Key Experimental Results

Main Results (Medium tasks, 50 seeds)

Algorithm Conditional Building Localization Achievement Total
PPO-T 0.15 0.25 0.33 0.55 0.40
PPO-T+ 0.17 0.24 0.30 0.70 0.45
Dynalang 0.00 0.12 0.15 0.17 0.15
FiLM 0.07 0.38 0.29 0.76 0.43

Generalization Experiments

Test Set PPO-T PPO-T+ Dynalang FiLM
Train 0.40 0.45 0.15 0.43
Paraphrased 0.36 0.35 0.05 0.35
New Objects 0.22 0.28 0.10 0.26

Key Findings

  • Dynalang performs far below expectations: Despite its outstanding performance in the Crafter environment, Dynalang only achieves a 0.15 success rate on CrafText.

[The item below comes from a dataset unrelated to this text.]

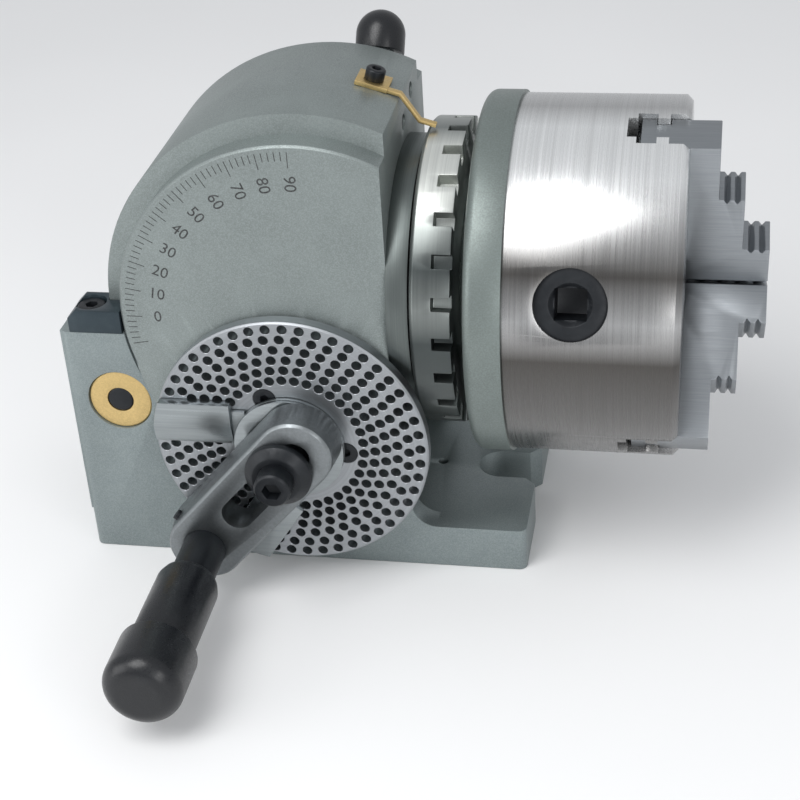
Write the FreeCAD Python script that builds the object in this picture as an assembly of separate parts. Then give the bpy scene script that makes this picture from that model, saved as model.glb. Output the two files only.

This indicates that the combination of complex linguistic instructions and dynamic environments dramatically increases the learning difficulty.
  • All baseline methods yield low success rates: Even the best method, PPO-T+, only achieves 0.45, confirming the high difficulty of the CrafText benchmark.
  • Paraphrasing leads to a significant performance drop: PPO-T+ drops from 0.45 to 0.35, demonstrating that current methods lack robustness against linguistic variations.
  • PPO-T+ (with planning) performs best on generalizing to new objects: A success rate of 0.28 shows that decomposing instructions into structured plans aids goal-level generalization.
  • FiLM performs best on building tasks (0.38), indicating that its feature-level modulation mechanism is more flexible in handling vision-language interactions.
  • Conditional tasks remain extremely challenging for all methods: The highest success rate is only 0.17–0.20, showing that conditional logical reasoning is a major bottleneck for existing approaches.

Highlights & Insights

  • Comprehensiveness: CrafText concurrently addresses environmental dynamics, linguistic diversity, rich interactions, GPU acceleration, and a dual-evaluation protocol, making it uniquely comprehensive compared to existing benchmarks.
  • Uncovering Core Bottlenecks: Experiments clearly demonstrate that methods performing well in static environments (such as Dynalang) fail completely when faced with dynamic and linguistically complex conditions.
  • JAX Implementation: Support for large-scale parallel training resolves the practical efficiency bottlenecks associated with RL training.
  • Value of Planning Augmentation: The simple yet effective GPT-4 planning step in PPO-T+ suggests that leveraging LLMs for task decomposition is a promising future direction.

Limitations & Future Work

  • All instructions in the dataset are AI-generated, lacking human-authored instructions, which may fail to capture the subtle nuances of human language.
  • The environment lacks real-world interaction components, such as instruction negotiation, clarification, and dynamic dialogues.
  • Success rates of current baseline methods are generally low; stronger methods are needed to fully evaluate the discriminative power of the benchmark.
  • Though built on Craftax, it remains a 2D pixel-based environment, leaving a gap to the 3D physical world.
  • Language representation is limited to DistilBERT and T5 embeddings, leaving the investigation of more powerful VLMs as policy networks to future study.
  • Compared with template-based instruction environments like BabyAI and HomeGrid, CrafText provides richer vocabularies and higher linguistic complexity.
  • Compared with MineDojo, CrafText offers precise objective verification functions and a dual-evaluation protocol.
  • Insight: Integrating LLMs for instruction preprocessing/planning (e.g., PPO-T+) is a highly promising direction to advance instruction-following capabilities.
  • The challenges posed by environmental dynamics for instruction following remain under-investigated, representing an important open problem.

Rating

  • Novelty: ⭐⭐⭐⭐ The first instruction-following benchmark to satisfy multiple key attributes simultaneously; the dual-evaluation protocol is novel.
  • Experimental Thoroughness: ⭐⭐⭐ Baseline evaluations are limited (4 methods); lacks comparisons with VLM-based approaches and more diverse RL algorithms.
  • Writing Quality: ⭐⭐⭐⭐ Well-structured with complete comparative tables, though some environment descriptions could be more concise.
  • Value: ⭐⭐⭐⭐ Fills a crucial gap for dynamic-environment, complex-instruction-following benchmarks, offering high value to the RL and NLP communities.